>STRIDES ACROLAB: Strides sold 94% holding in Ascent Pharma Health
Sale of generic pharma business at US$375mn
■ Event: Strides sold 94% holding in Ascent Pharma Health, its generic pharma operations in Australia and Southeast Asia, to Watson Pharma, in all cash transaction at an EV of AU$375mn (US$375mn for Strides 94% stake). Watson acquired the remaining 6% stake from the company’s CEO. Assets worth US$113mn are transferred to Watson as a part of this transaction.
■ Rationale: The company would be utilizing the sale proceeds to fund future capital growth in the sterile injectable sector (major focus area comprising 44% of the total sales) along with reduction in debt, thereby improving its leverage position. Strides has chalked out a debt reduction program of US$250mn, which includes redemption of US$117mn (including YTM) FCCB due in June, 2012 and payment of US$50mn debt pertaining to Ascent.
■ Agreement with Pfizer remains with Strides: Ascent had entered into a distribution and services agreement with Pfizer Australia to promote and sell the full range of Pfizer’s established off-patent medicines to Australian pharmacies. This remains intact with Strides. Under the agreement, Strides will promote and distribute Pfizer’s off-patent branded medicines to pharmacies via direct distribution channel as well as sell a number of Pfizer’s branded generics. Pfizer has around 100 drugs in Australia. We expect this deal to significantly boost the overall revenues of Strides.

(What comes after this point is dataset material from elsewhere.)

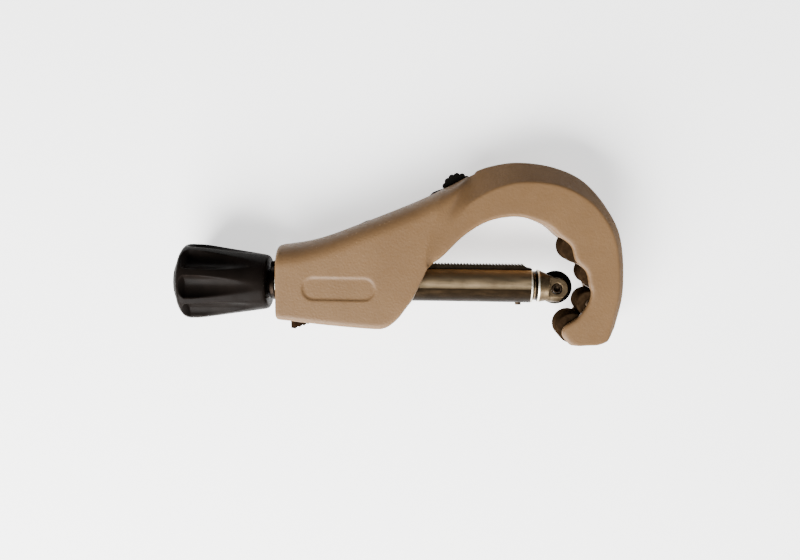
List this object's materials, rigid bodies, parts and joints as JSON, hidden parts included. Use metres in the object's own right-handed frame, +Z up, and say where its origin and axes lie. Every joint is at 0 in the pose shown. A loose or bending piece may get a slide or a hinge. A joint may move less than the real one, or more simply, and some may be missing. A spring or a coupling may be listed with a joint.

■ Impact: The deal is valued at EV/sales of 2.6x and EV/EBITDA of 19.7x with a sale of US$160mn in CY2011E and EBITDA of US$21mn. It will improve the leverage as the debt reduces from current US$525mn to US$275mn. Currently Strides has a D/E ratio of 1.6x (including FCCB). Post the deal, the D/E ratio is likely to reduce to 1.0x thereby, strengthening the balance sheet. This would reduce the interest costs by ~US$15-20mn for CY2012, thereby, increasing profitability. Besides, the goodwill from the books would also be reduced by ~US$50-60mn.
Outlook and Valuation
Strides has emerged leaner and stronger post restructuring its business with a clear focus on niche specialized segments. The deal emphasizes Strides’ priority to optimize the shareholder value by focusing on return ratios, targeting better working capital management and reducing debt level. With the complete focus on high margin sterile business, potential new launches, abundant capacity available, cash for upgradation of sterile facilities, we believe the company is expected to witness a sharp upswing in earnings and is poised for re-rating. We revise our estimates factoring the sale of the Australian business and anticipate a 10% CAGR growth in revenues and 32% CAGR in earnings with an improving EBITDA margin for CY2010-13E. Since our price target of Rs485 was achieved (refer our report: “Taking Big Strides” on 1st Dec 2011), post this deal, we recommend Buy on the company with an upgraded price target of Rs650.